"La prevista limitazione ad otto ore dell’orario di funzionamento degli apparecchi di gioco lecito, come già più volte affermato dalla giurisprudenza in materia, può considerarsi rispettosa anche del principio di proporzionalità rispetto agli obiettivi perseguiti (prevenzione, contrasto e riduzione del gioco d’azzardo patologico), realizzando un ragionevole contemperamento degli interessi economici degli imprenditori del settore con l’interesse pubblico a prevenire e contrastare fenomeni di patologia sociale connessi al gioco compulsivo, non essendo revocabile in dubbio che un’illimitata o incontrollata possibilità di accesso al gioco accresce il rischio di diffusione di fenomeni di dipendenza".
Lo dichiara il Tar Veneto, sezione terza, nella sentenza che vede respinto il ricordo di una società che gestisce una sala nel comune di Tezze sul Brenta (Vicenza), che si è vista imporre da un'ordinanza comunale un'apertura massima giornaliera di sole otto ore.
Alla società, che ha chiesto l'annullamento dell'ordinanza richiamando anche l’Intesa raggiunta all’esito della Conferenza Unificata del 7 settembre 2017, "ove sarebbe stata riconosciuta 'la facoltà di stabilire per le tipologie di gioco delle fasce orarie fino a 6 ore complessive di interruzione quotidiana di gioco' ", il Tar risponde che "l’Intesa non ha efficacia vincolante", in quanto "il suo contenuto non è stato 'legificato' e reso vincolante dalla legge regionale n. 38 del 2019, per cui la stessa non può essere assunta quale parametro di legittimità dei provvedimenti assunti dagli Enti locali".
Aggiunge quindi che "nell’attuale quadro normativo nazionale ed europeo in materia, anche a seguito della sentenza della Corte costituzionale n. 220 del 2014, restano ferme le competenze degli Enti locali e dunque la facoltà degli stessi di porre in essere gli interventi necessari a garantire il corretto equilibrio tra la libertà di iniziativa economica ex art. 41 della Costituzione e la tutela della sicurezza, della salute, della libertà e dignità umana in ragione delle specifiche problematiche di ciascun territorio.
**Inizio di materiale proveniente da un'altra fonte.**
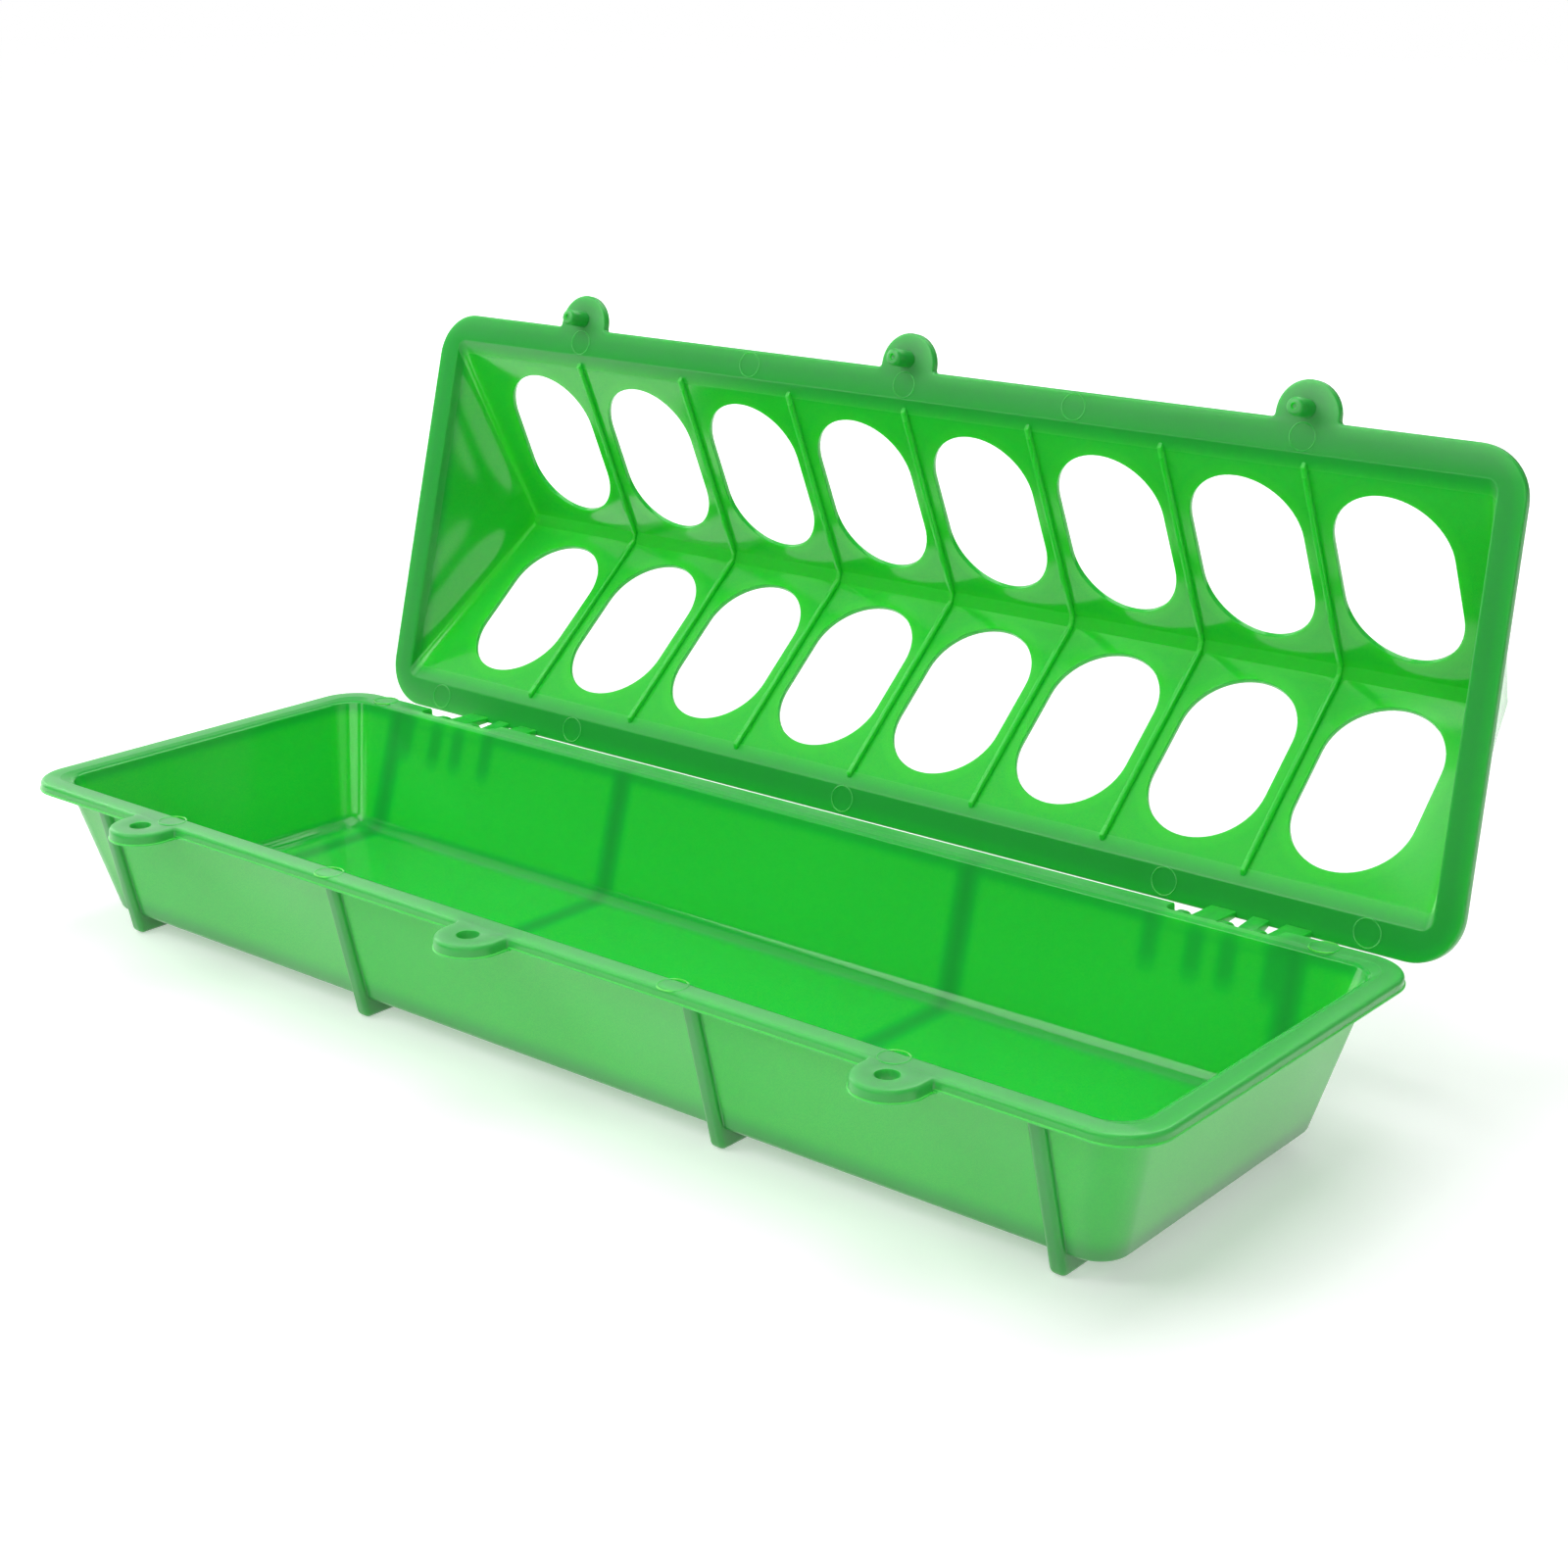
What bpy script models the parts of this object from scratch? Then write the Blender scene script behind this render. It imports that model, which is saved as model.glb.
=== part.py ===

La limitazione degli orari di apertura delle sale da gioco o scommessa e degli altri esercizi in cui sono installate apparecchiature per il gioco può, quindi, essere sempre disposta dal Comune per la tutela della salute pubblica ed il benessere socio-economico dei cittadini", sottolineando che "emerge 'non solo e non tanto la legittimazione, ma l'esistenza di un vero e proprio obbligo a porre in essere, da parte dell'amministrazione comunale, interventi limitativi nella regolamentazione delle attività di gioco, ispirati per un verso alla tutela della salute, che rischia di essere gravemente compromessa per i cittadini che siano giocatori e quindi clienti delle sale gioco, per altro verso al principio di precauzione'".
I giudici richiamano quindi diverse pronunce della giurisprudenza amministrativa nelle quali è stata riconosciuta "la legittimità di limitazioni orarie al funzionamento degli apparecchi di gioco da parte dei Comuni ben superiori a quello che, invece, la ricorrente individua come limite massimo e parametro di ragionevolezza sulla base dell’Intesa".
E ribadiscono, inoltre, che "è la stessa Intesa, richiamata dalla legge regionale, a prevedere la possibilità di mantenere le misure locali più restrittive (cfr. punto 5 dell’Intesa 'accentuare l’azione preventiva e di contrasto al gioco di azzardo patologico' dove si prevede che '…Le disposizioni specifiche in materia, previste in ogni Regione o Provincia autonoma, se prevedono una tutela maggiore, continueranno comunque ad esplicare la loro efficacia.') e che, come sottolineato anche dal Consiglio di Stato nelle pronunce sopra richiamate, alla luce dei contenuti dell’Intesa, 'è dunque corretto affermare che principio generale della materia è la previsione di limitazioni orarie come strumento di lotta al fenomeno della ludopatia' ”.
Chiude quindi, il Tar Veneto, aggiungendo che neanche "il limite delle sei ore giornaliere di interruzione dal gioco previsto nell’Intesa può essere considerato, come invece vorrebbe la ricorrente, quale necessario parametro di legittimità, anche in termini di ragionevolezza e proporzionalità delle limitazioni orarie imposte al gioco lecito, tenuto conto di tutto quanto già sopra esposto".
Considerazioni che portano, infine, a respingere il ricorso della società.